Önce anlam

Önemli olan beytin "anlam"la olan bağıdır. Nitekim tasavvufi terminolojisinde cihan metaforu aynı zamanda "anlam"ı da dile getirir. Aslında "cihan" sözcüğünü "anlam" ile değiştirirsek, şu yorumu elde etmiş oluruz: Anlamı arayanlar zaten anlam içindeler, ne ki anlar denizde olup da, denizin ne olduğunu bilmeyen balıklar gibiler, ne anlamı ne de aramayı bilirler. Şair kelime oyunu yapıp tevriye sanatı yoluyla "ara" sözcüğünü "süs" anlamında kullanmış. Bu iki mısra öyle anlamlı ki, ondan sonra hiçbir şey söylemememiz gerekir.
Lugat’ta "anlam" şöyle tarif ediliyor: Bir sözün zihnimizde canlandırdığı kavram, tasarım ya da duygu ve düşüncedir. Genel olarak anlamı birçok açıdan tarif edebiliriz söz gelimi "duygusal anlam" "çağrımsal anlam", "yan anlam", "mecaz anlam" sadece birkaçıdır. Her biri engin bir düşünsel ve duygusal anlamı kapsıyor. Burada ele alınmak istenen nokta anlamın canlı olmasıdır. Anlam, daima bir amacın peşinde olup, amaçlanana ermek yolunda her biçime girebilir. Sayın Abdullah Öcalan anlamın önemini şöyle vurgular: "Evren, madde ve anlam ayrı şeyler değildir. Madde anlamı bulmak için devinir. Anlam ise maddeyi aşmak amacındadır. Evrenin ışık hızında genişlemesi anlam bulma çabasıdır. Burada düşünülen anlamın faal rolüdür. Kelimeler anlamın değil, anlam kelimelerin sebebi ve yaratıcısıdır."

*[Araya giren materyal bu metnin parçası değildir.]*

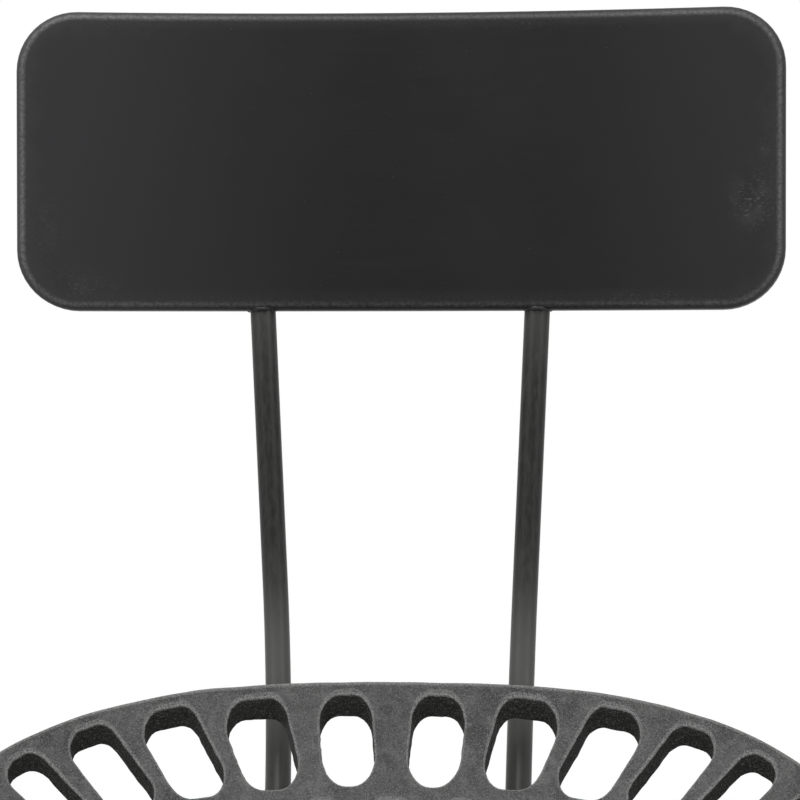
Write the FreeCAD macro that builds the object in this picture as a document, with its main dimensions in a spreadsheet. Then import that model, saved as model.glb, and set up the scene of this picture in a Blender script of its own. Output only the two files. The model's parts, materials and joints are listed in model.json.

Kimi zaman sözler anlamını yitirirler. Bu anlam yitiminin sonucunda ruhu çekilmiş bedenler misali sözcüğün kaderi ölümdür ve bundan kaçınmak imkânsızdır. Hiçbir ölü kelime, tekrardan anlam kazanıp hayata dönemez. Aslında en büyük anlam burada insanın ta kendisidir. Anlam ilkin insanda hayat bulur. Sözcüklerin anlamlaştırılması bir süreçtir. Kendiliğinden oluşmaz. Her iki şey de insanın düşünsel ve duygusal çabasının sonucudur. Sözlerin anlam bulmasının bir özelliği de, çok yönlü almalarıdır. Tarihsel birikimin etkisi bunda temel bir rol oynar. Anlam kazanan her söz bir tarih, inanç, tecrübe, ananenin mirasçısıdır. Bunları bilince çıkartamamamız var olmamalarından değil, bilakis acizliğimizdendir. Yazarın dediği gibi, "görünmeyen bağlar görünenlerden çok daha güçlüdür." Elbette anlam aynı zamanda kanıtların ifadesidir de.

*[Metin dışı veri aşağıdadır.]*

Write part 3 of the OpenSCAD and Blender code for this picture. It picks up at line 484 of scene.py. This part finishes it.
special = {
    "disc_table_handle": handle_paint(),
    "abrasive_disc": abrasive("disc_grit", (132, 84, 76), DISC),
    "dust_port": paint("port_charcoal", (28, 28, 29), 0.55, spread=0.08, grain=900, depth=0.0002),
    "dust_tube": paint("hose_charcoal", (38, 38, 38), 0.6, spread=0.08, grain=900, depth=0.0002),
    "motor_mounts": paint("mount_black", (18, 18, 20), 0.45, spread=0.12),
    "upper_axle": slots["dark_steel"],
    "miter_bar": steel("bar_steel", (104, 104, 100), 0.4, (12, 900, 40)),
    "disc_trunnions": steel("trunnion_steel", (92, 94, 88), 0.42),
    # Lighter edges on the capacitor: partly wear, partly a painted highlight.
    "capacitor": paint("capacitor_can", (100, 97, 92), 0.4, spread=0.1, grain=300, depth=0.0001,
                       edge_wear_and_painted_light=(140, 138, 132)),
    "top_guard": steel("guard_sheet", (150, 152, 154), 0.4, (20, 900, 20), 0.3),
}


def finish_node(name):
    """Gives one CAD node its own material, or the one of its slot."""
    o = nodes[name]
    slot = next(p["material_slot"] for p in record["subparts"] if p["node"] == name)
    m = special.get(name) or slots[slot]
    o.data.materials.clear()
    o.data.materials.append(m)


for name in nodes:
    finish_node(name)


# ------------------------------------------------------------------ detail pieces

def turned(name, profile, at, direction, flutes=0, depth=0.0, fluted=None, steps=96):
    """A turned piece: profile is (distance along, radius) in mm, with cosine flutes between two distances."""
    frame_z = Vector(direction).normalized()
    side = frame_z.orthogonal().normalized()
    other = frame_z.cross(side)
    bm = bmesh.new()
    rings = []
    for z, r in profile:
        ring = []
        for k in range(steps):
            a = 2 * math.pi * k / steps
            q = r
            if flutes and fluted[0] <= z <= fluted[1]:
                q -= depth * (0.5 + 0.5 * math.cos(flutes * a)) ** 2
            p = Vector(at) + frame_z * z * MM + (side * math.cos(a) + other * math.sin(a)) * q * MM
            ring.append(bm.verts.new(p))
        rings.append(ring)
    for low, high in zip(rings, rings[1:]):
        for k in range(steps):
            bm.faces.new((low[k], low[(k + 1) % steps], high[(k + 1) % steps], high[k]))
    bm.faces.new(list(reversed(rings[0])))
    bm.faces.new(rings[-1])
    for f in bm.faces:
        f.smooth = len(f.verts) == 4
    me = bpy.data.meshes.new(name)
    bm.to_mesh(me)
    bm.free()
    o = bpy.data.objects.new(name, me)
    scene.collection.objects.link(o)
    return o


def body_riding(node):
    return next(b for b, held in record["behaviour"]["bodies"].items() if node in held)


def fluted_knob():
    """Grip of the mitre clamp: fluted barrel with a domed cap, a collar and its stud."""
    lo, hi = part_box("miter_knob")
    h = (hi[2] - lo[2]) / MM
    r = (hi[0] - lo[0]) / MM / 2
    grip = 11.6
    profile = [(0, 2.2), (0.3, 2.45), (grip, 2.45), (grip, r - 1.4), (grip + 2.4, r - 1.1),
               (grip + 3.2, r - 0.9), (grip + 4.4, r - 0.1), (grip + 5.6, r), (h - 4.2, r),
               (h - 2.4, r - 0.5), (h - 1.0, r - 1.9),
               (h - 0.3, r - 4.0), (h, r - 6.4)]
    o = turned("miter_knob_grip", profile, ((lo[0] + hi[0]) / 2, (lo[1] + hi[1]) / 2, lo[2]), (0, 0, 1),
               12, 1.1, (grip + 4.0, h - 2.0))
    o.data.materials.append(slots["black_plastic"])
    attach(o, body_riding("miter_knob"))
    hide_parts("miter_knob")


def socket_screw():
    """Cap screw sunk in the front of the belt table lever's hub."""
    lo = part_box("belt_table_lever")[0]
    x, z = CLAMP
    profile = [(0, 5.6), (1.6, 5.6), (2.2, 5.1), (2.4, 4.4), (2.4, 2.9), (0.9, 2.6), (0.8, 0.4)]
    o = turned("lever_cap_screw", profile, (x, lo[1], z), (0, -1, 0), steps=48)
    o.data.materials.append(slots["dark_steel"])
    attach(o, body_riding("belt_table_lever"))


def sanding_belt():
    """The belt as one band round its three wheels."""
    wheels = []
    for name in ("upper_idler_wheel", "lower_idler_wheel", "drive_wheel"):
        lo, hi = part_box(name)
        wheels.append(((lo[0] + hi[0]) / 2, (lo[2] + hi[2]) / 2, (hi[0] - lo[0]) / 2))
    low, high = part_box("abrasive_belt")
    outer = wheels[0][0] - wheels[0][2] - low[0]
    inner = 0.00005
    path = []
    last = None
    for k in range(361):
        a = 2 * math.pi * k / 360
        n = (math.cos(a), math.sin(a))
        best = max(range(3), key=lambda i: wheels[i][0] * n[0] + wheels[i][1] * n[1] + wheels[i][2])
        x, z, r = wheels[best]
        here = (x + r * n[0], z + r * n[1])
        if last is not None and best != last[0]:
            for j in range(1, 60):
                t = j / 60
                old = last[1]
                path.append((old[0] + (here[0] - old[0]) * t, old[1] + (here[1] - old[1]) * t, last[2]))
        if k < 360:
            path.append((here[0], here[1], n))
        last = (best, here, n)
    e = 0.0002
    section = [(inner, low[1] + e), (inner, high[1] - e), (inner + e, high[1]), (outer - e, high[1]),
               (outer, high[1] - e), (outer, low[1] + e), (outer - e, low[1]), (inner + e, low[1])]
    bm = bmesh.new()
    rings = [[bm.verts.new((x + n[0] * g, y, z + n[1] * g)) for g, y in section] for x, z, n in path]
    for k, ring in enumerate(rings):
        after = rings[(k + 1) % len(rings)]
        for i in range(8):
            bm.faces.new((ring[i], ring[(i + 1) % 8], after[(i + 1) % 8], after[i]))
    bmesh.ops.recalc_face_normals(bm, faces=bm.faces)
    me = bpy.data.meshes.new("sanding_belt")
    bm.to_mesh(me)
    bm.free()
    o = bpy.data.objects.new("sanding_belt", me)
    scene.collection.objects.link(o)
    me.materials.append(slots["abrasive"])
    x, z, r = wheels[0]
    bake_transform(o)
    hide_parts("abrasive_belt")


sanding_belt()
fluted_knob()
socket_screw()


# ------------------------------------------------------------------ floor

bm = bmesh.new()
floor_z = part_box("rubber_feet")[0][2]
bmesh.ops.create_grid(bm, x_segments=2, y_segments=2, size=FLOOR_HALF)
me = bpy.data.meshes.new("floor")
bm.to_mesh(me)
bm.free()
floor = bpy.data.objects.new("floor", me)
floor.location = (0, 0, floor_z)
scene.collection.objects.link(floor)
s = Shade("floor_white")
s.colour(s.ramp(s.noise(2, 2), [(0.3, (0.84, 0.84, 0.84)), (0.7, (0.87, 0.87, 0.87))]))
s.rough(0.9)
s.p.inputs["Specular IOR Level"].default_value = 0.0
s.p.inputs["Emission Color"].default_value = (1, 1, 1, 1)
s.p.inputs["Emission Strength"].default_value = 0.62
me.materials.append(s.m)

Anlam konusunda fikir jimnastiği yaptığımız da sözlerin anlam yitiminden kurtulmaları, bu marazdan sıyrılmaları toplumsal hakikatlerin oluşmasıyla mümkündür. "Bir lokma, bir hırka" sadece bir dervişin ağzından düşen bir laf değil. Derweşlerin altın tepsiden kaldırdığı zehir fincanı sadece bir cesurun fıtratını anlatmaz. Bilakis, burada anlamın sözlerle buluşmasına tanık oluruz.

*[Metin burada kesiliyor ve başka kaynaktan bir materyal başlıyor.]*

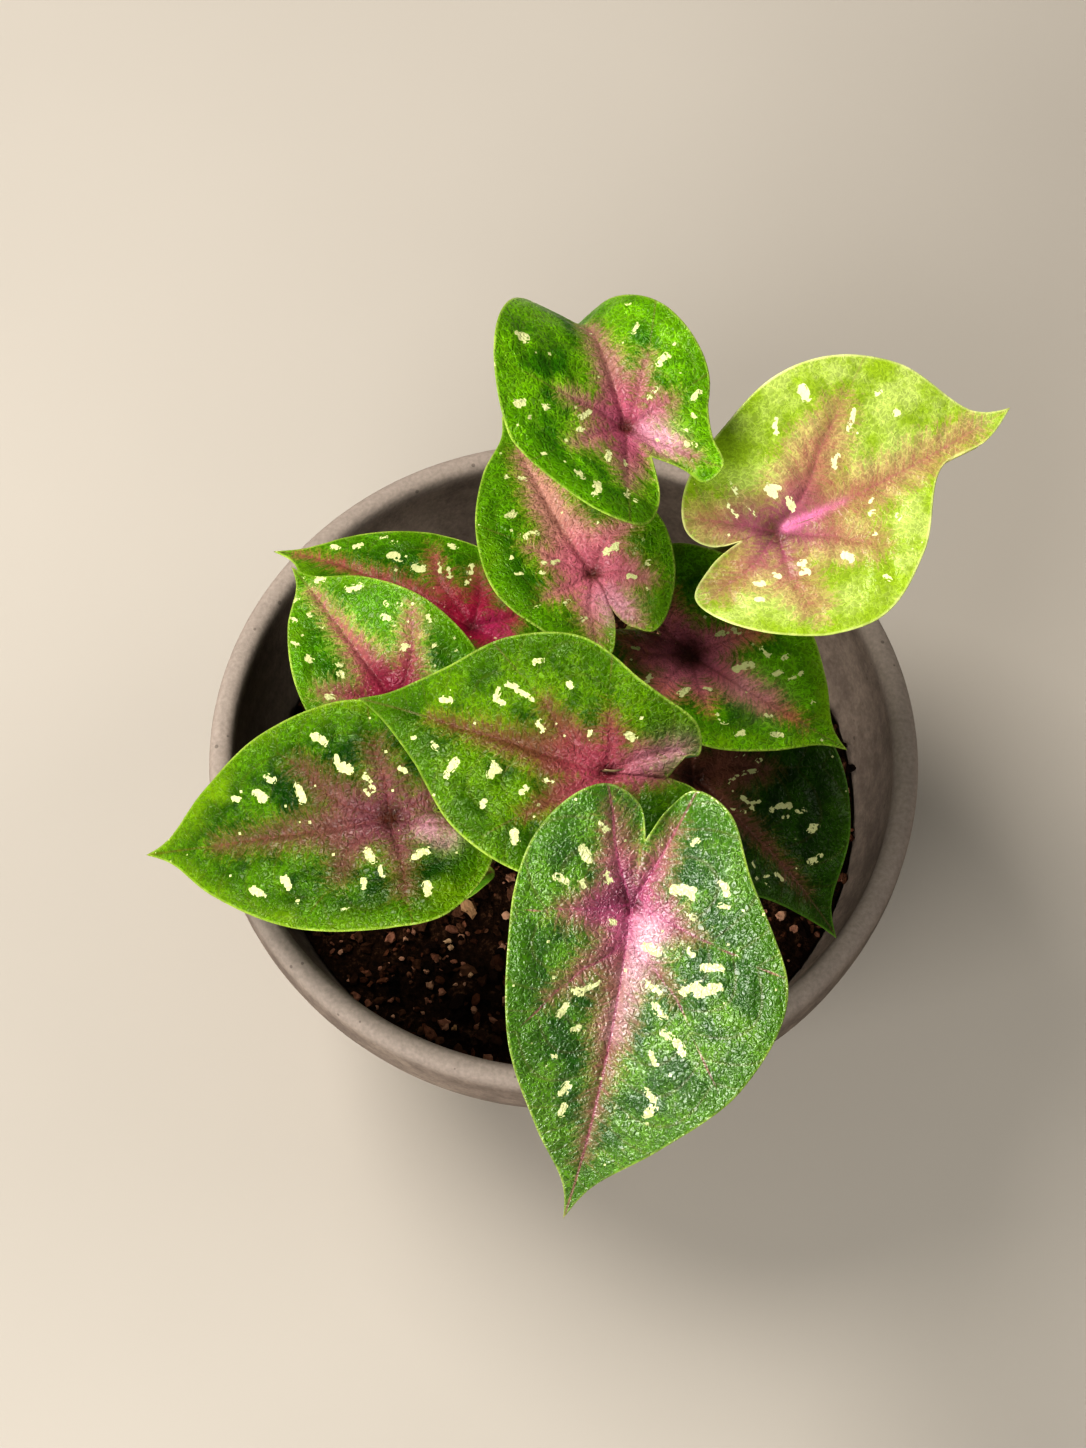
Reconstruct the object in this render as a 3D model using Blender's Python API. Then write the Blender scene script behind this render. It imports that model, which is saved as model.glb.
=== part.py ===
# A young caladium in a round clay bowl: pot, soil, tuber, and a blade and a stalk for each leaf.
# Metres, +Z up. The origin is the centre of the pot's flat base. -Y is the front of the plant.

import math

import bpy
import bmesh
import numpy as np

mm = 0.001
gap = 0.3 * mm              # clearance between pieces that touch on the real plant

# Pot: a turned bowl. Its outside is an arc from the rim down, then a straight slope to the base.
pot_radius = 80 * mm        # outside, at the rim
pot_height = 80 * mm
wall = 5.6 * mm             # wall thickness
floor_thickness = 7 * mm
shoulder_radius = 65 * mm   # radius of the outside's arc, seen in section
slope = math.radians(30)    # lean of the straight lower wall from the vertical
rim_edge = 2.6 * mm         # rounding of the rim's edges
foot_edge = 2 * mm          # rounding under the wall
inner_corner = 3 * mm       # rounding where the floor meets the wall inside
drain_holes = 3
drain_radius = 4 * mm
drain_circle = 24 * mm      # the drain holes stand on this radius
drain_turn = math.radians(97)   # turns the holes off the pot's own corners
pot_sides = 48

# Soil: fills the bowl to a low dome and carries the stalks in plain holes.
soil_edge_height = 50 * mm
soil_dome = 7 * mm          # rise from the wall to the middle
soil_lumps = 0.9 * mm
soil_sides = 40
soil_rings = 9              # rings of points on its top

# Tuber: a flattened ball in the soil, under the stalks.
tuber_radius = 19 * mm
tuber_half_height = 12 * mm
tuber_centre = 36 * mm      # height of its middle
tuber_sides = 24

# Stalks: round, thinner at the blade. The radii are a long stalk's; a short one is thinner.
stalk_foot_radius = 1.9 * mm
stalk_top_radius = 1.15 * mm
full_stalk = 72 * mm        # a stalk at least this long has the full radius
upright = 1.5 * mm          # the stalk stands straight up to this height over the soil
outward_lean = 0.12         # lean away from the plant's middle where the stalk leaves the soil
leaving_share = 0.4         # shares of the stalk's length that its curve takes at each end
arriving_share = 0.3
stalk_sides = 8
stalk_steps = 11

# Blades: a thin bent sheet, divided from the stalk's end outwards.
blade_thickness = 0.8 * mm
margin_thickness = 0.62 * mm
points_per_stretch = 2      # spokes on each of an outline's stretches
blade_rings = (0.3, 0.55, 0.79, 1.0)
wave_height = 1.1 * mm      # waves of the margin
waves = 6


# One half of a blade. width and lobe are in millimetres: half width, and length of the lobe behind
# the stalk. The rest are shares of the width or of the length: reach is how far out the lobe's end
# lies, full its fullness, cut the opening of the notch, widest where the blade is widest, shoulder
# the width two thirds of the way to the tip. fold lifts the half and curl bends it down, in degrees.
def half(width, lobe, reach, full, cut, widest, shoulder, fold, curl):
    return dict(width=width * mm, lobe=lobe * mm, reach=reach, full=full, cut=cut, widest=widest,
                shoulder=shoulder, fold=math.radians(fold), curl=math.radians(curl))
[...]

Sonuç olarak şu söylenebilir; anlam ve sözlerin buluşması bir yerde insanlığın oluşumu sürecidir de. Anlam yitimi insan yitimi olur, bu denkleme göre. Nasıl ki, anlamlaşma eylemi insanlıkla başlar ise, anlamsızlaşma da geriye dönüşün diğer adıdır. Belki burada diyalektik yanlarını da akla getirmemiz gerekir. Nietzsche "deri değiştirmeyen yılan ölür, düşünce değiştirmeyen insanların kafası da, kafa olmaktan çıkar" der. Düşünce de, bir anlamlandırma eylemi değil midir? Anlam, güzel ve etkili bir biçimde hakikat aşkına sunulmak ve iletilmek için başvurulan bir sanattır.